** Begin COLLECTED DATA **
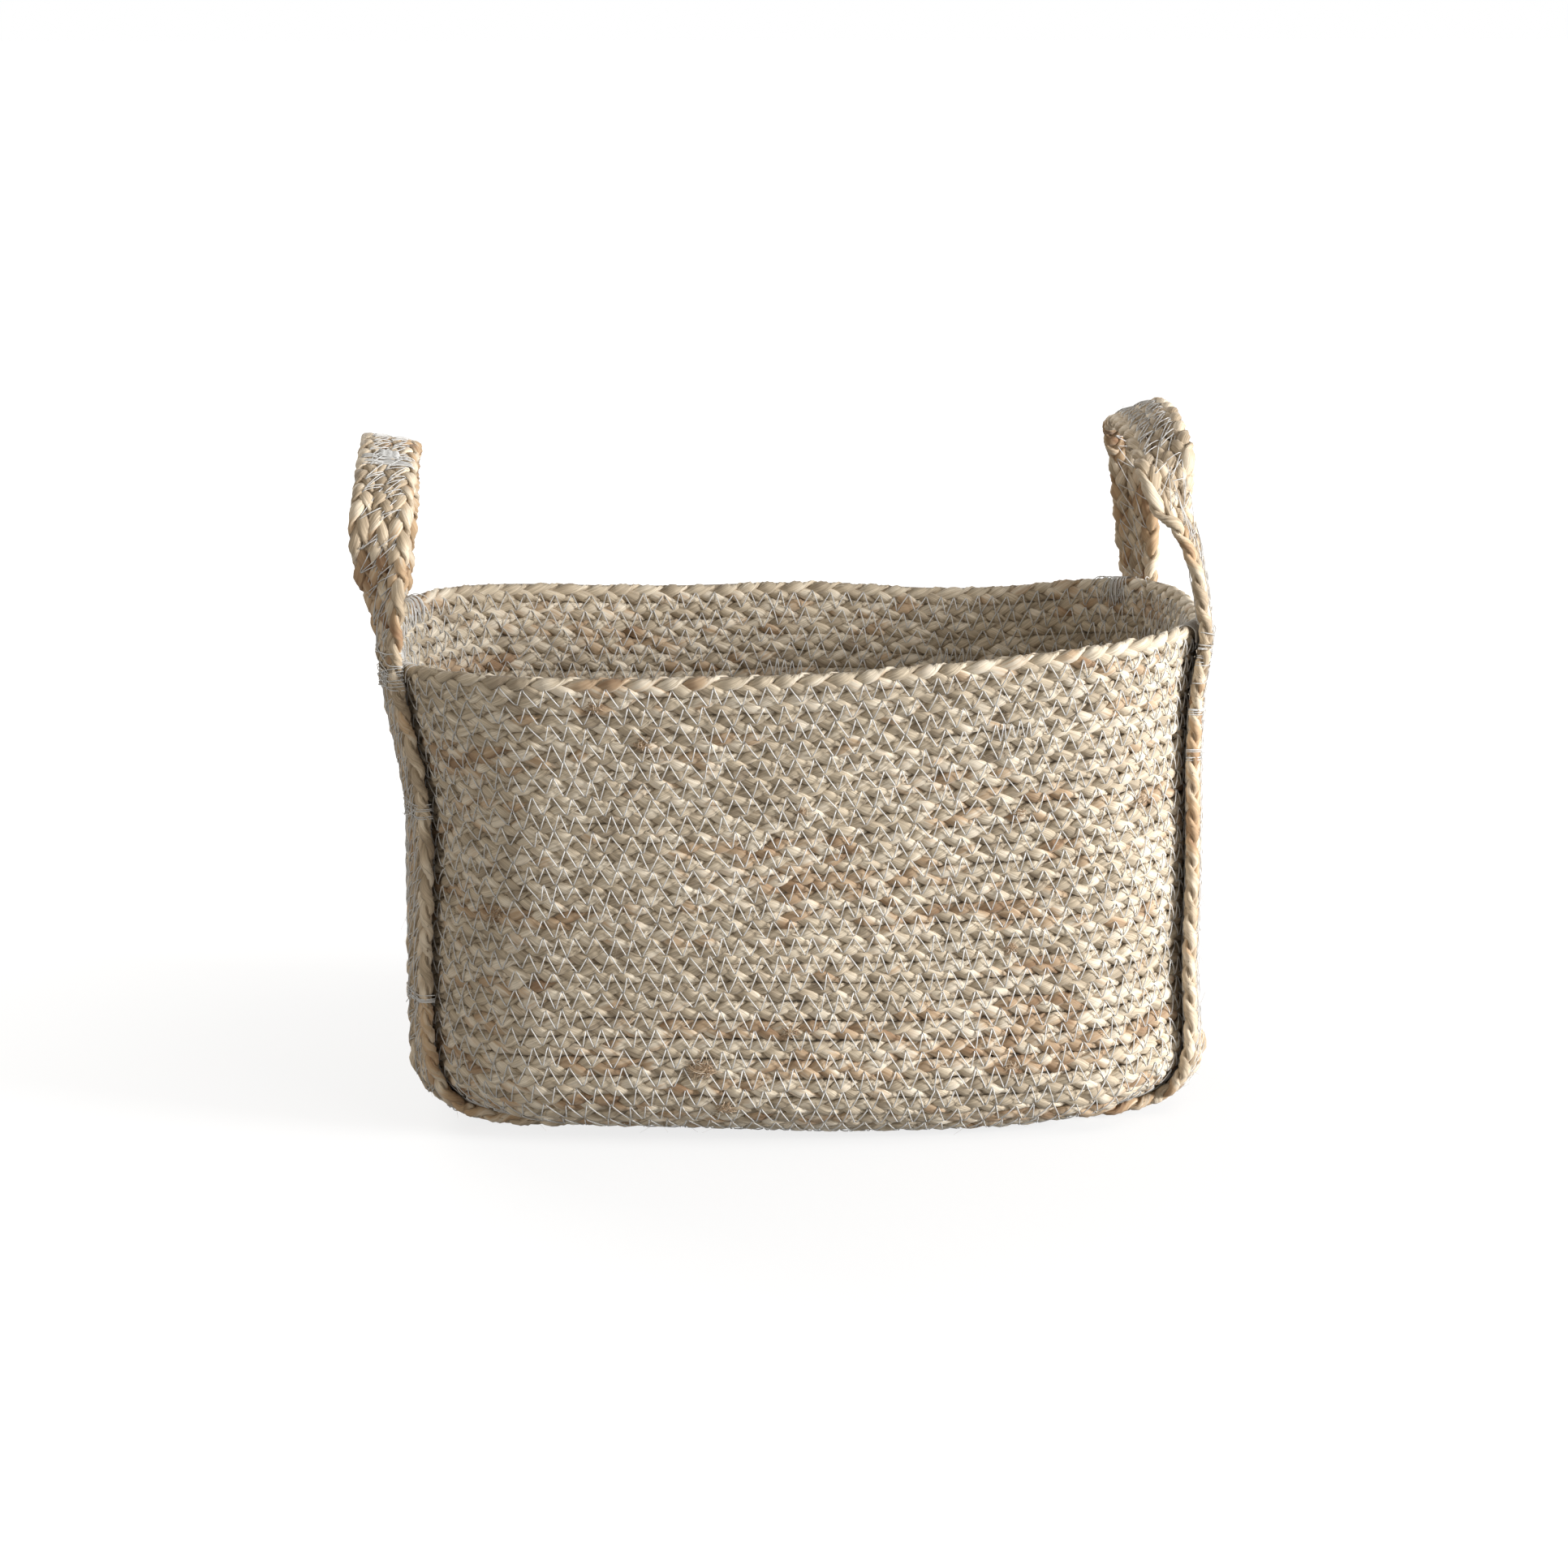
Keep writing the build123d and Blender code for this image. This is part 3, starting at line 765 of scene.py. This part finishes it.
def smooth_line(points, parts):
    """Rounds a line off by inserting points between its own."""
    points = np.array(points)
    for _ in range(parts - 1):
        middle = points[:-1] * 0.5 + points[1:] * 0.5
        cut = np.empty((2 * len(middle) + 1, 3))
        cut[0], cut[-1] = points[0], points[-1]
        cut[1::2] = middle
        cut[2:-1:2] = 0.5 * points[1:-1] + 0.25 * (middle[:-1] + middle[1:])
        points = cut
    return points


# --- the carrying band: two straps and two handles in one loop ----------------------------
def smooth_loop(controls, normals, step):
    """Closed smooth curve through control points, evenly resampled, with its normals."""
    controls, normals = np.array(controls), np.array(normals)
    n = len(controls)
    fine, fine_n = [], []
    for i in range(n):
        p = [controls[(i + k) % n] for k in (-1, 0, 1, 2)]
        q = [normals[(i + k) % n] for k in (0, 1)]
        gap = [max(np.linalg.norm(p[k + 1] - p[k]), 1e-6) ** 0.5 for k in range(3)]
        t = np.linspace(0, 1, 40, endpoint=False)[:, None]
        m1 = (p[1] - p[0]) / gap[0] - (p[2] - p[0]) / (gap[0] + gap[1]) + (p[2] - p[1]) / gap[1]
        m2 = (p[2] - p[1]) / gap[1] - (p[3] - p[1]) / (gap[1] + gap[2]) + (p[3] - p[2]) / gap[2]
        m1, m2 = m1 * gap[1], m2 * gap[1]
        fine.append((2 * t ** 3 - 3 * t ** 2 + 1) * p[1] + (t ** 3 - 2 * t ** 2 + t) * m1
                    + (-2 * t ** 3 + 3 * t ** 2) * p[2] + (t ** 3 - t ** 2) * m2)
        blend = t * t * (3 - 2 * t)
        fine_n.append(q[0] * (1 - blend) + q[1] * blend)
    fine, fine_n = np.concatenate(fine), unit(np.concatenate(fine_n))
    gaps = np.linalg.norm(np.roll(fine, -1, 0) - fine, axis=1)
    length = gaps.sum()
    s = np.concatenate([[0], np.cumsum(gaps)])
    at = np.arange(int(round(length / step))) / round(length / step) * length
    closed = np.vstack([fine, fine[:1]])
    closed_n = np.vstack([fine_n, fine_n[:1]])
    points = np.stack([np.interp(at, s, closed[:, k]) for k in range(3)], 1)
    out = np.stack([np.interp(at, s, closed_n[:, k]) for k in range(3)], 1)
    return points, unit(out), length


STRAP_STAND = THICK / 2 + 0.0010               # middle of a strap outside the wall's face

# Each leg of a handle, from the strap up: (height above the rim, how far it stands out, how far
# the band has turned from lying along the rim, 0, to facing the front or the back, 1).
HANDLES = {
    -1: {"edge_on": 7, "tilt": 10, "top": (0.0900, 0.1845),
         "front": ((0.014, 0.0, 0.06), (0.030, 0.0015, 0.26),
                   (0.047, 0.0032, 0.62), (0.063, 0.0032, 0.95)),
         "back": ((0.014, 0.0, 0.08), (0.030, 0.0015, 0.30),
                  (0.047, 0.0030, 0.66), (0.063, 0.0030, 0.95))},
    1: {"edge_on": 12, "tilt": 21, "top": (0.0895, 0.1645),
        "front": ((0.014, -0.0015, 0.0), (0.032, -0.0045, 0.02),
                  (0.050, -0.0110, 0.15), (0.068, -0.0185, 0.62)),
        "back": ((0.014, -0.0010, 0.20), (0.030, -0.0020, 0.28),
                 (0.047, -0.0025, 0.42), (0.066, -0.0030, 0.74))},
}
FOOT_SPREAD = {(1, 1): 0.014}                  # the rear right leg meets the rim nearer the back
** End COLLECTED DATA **
**WHAT TO PRODUCE:**
Please quote the data above in full, with no line missing.

**ANSWER TO THIS EXERCISE:**
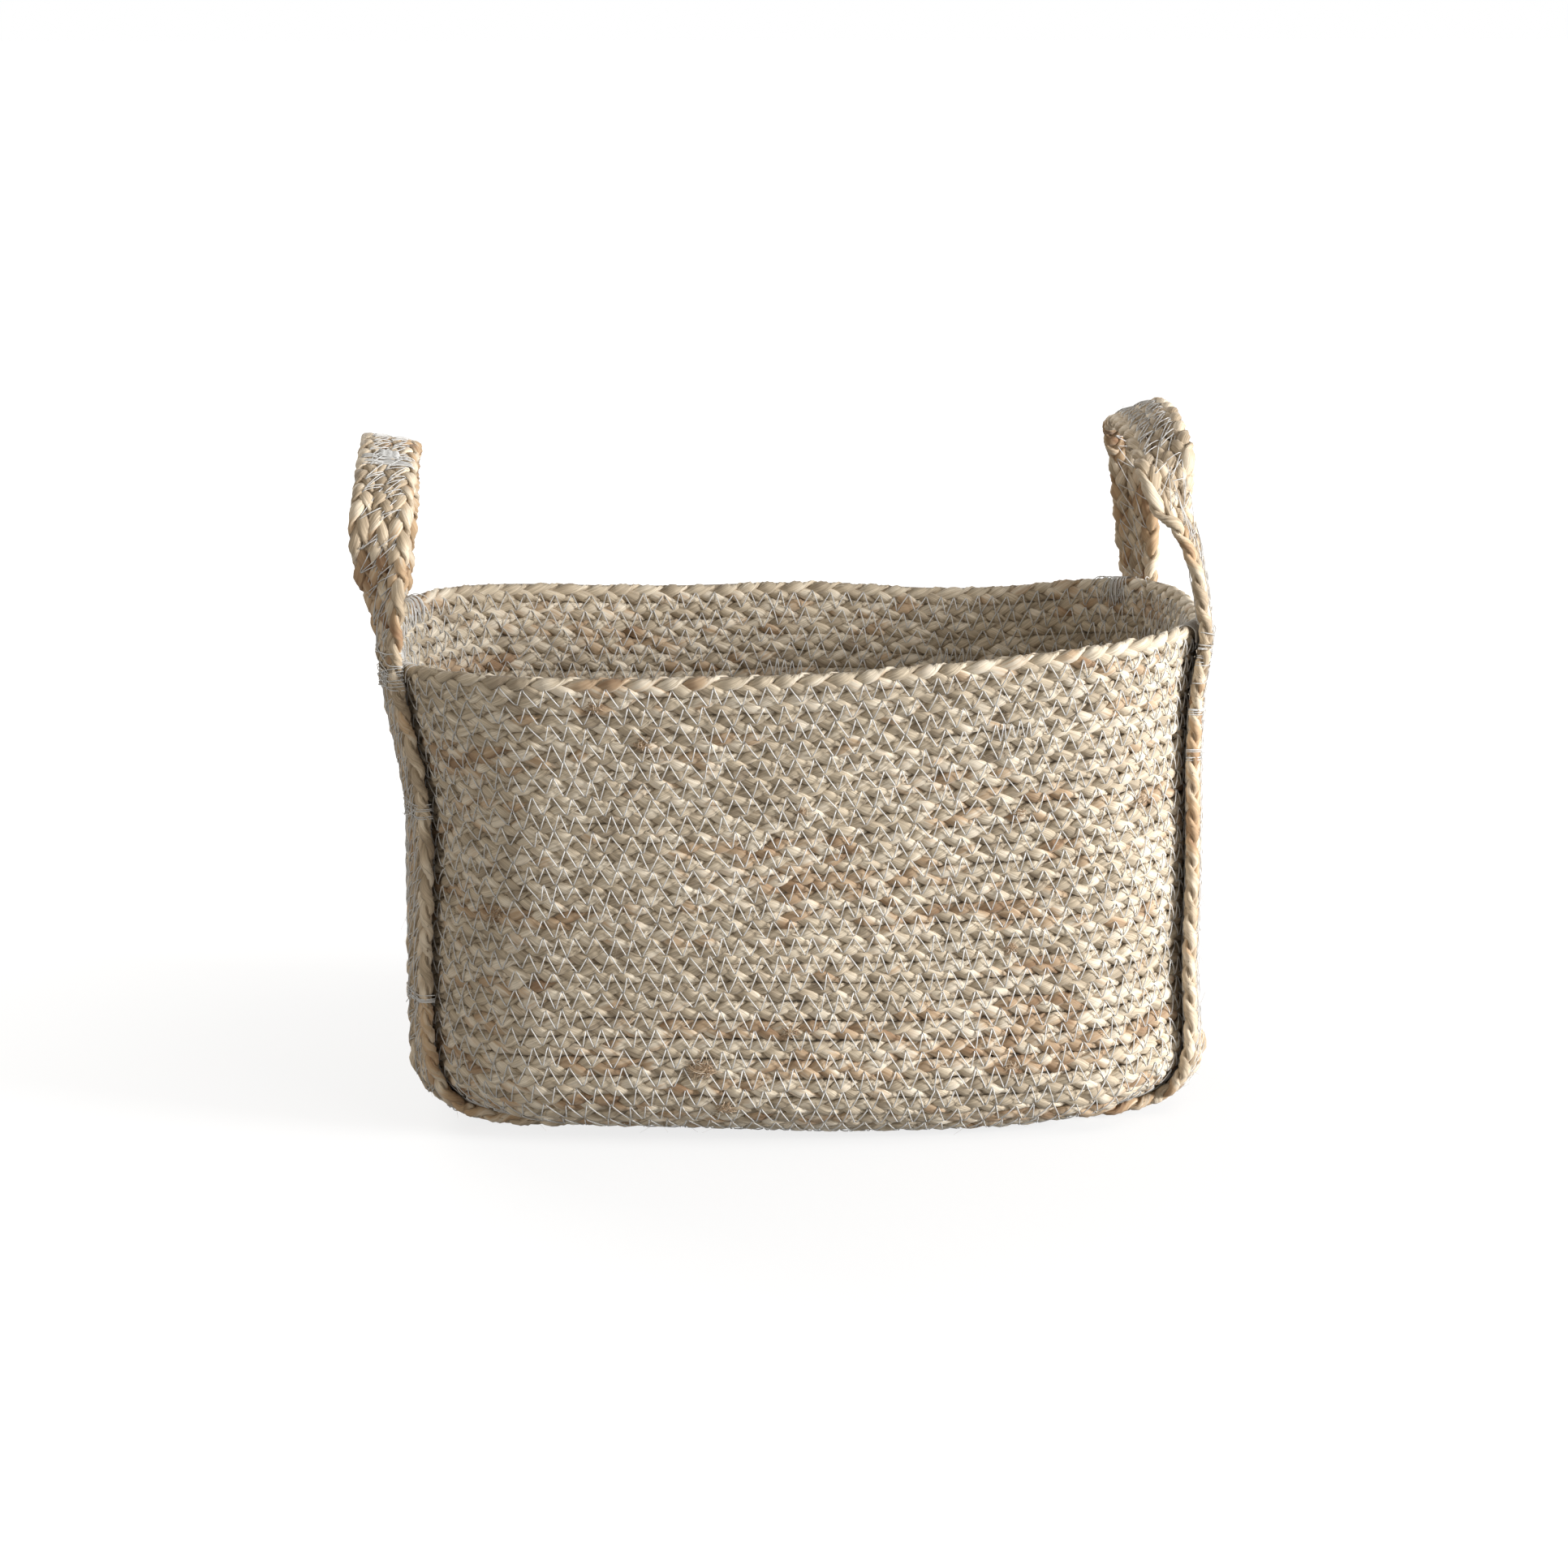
Keep writing the build123d and Blender code for this image. This is part 3, starting at line 765 of scene.py. This part finishes it.
def smooth_line(points, parts):
    """Rounds a line off by inserting points between its own."""
    points = np.array(points)
    for _ in range(parts - 1):
        middle = points[:-1] * 0.5 + points[1:] * 0.5
        cut = np.empty((2 * len(middle) + 1, 3))
        cut[0], cut[-1] = points[0], points[-1]
        cut[1::2] = middle
        cut[2:-1:2] = 0.5 * points[1:-1] + 0.25 * (middle[:-1] + middle[1:])
        points = cut
    return points


# --- the carrying band: two straps and two handles in one loop ----------------------------
def smooth_loop(controls, normals, step):
    """Closed smooth curve through control points, evenly resampled, with its normals."""
    controls, normals = np.array(controls), np.array(normals)
    n = len(controls)
    fine, fine_n = [], []
    for i in range(n):
        p = [controls[(i + k) % n] for k in (-1, 0, 1, 2)]
        q = [normals[(i + k) % n] for k in (0, 1)]
        gap = [max(np.linalg.norm(p[k + 1] - p[k]), 1e-6) ** 0.5 for k in range(3)]
        t = np.linspace(0, 1, 40, endpoint=False)[:, None]
        m1 = (p[1] - p[0]) / gap[0] - (p[2] - p[0]) / (gap[0] + gap[1]) + (p[2] - p[1]) / gap[1]
        m2 = (p[2] - p[1]) / gap[1] - (p[3] - p[1]) / (gap[1] + gap[2]) + (p[3] - p[2]) / gap[2]
        m1, m2 = m1 * gap[1], m2 * gap[1]
        fine.append((2 * t ** 3 - 3 * t ** 2 + 1) * p[1] + (t ** 3 - 2 * t ** 2 + t) * m1
                    + (-2 * t ** 3 + 3 * t ** 2) * p[2] + (t ** 3 - t ** 2) * m2)
        blend = t * t * (3 - 2 * t)
        fine_n.append(q[0] * (1 - blend) + q[1] * blend)
    fine, fine_n = np.concatenate(fine), unit(np.concatenate(fine_n))
    gaps = np.linalg.norm(np.roll(fine, -1, 0) - fine, axis=1)
    length = gaps.sum()
    s = np.concatenate([[0], np.cumsum(gaps)])
    at = np.arange(int(round(length / step))) / round(length / step) * length
    closed = np.vstack([fine, fine[:1]])
    closed_n = np.vstack([fine_n, fine_n[:1]])
    points = np.stack([np.interp(at, s, closed[:, k]) for k in range(3)], 1)
    out = np.stack([np.interp(at, s, closed_n[:, k]) for k in range(3)], 1)
    return points, unit(out), length


STRAP_STAND = THICK / 2 + 0.0010               # middle of a strap outside the wall's face

# Each leg of a handle, from the strap up: (height above the rim, how far it stands out, how far
# the band has turned from lying along the rim, 0, to facing the front or the back, 1).
HANDLES = {
    -1: {"edge_on": 7, "tilt": 10, "top": (0.0900, 0.1845),
         "front": ((0.014, 0.0, 0.06), (0.030, 0.0015, 0.26),
                   (0.047, 0.0032, 0.62), (0.063, 0.0032, 0.95)),
         "back": ((0.014, 0.0, 0.08), (0.030, 0.0015, 0.30),
                  (0.047, 0.0030, 0.66), (0.063, 0.0030, 0.95))},
    1: {"edge_on": 12, "tilt": 21, "top": (0.0895, 0.1645),
        "front": ((0.014, -0.0015, 0.0), (0.032, -0.0045, 0.02),
                  (0.050, -0.0110, 0.15), (0.068, -0.0185, 0.62)),
        "back": ((0.014, -0.0010, 0.20), (0.030, -0.0020, 0.28),
                 (0.047, -0.0025, 0.42), (0.066, -0.0030, 0.74))},
}
FOOT_SPREAD = {(1, 1): 0.014}                  # the rear right leg meets the rim nearer the back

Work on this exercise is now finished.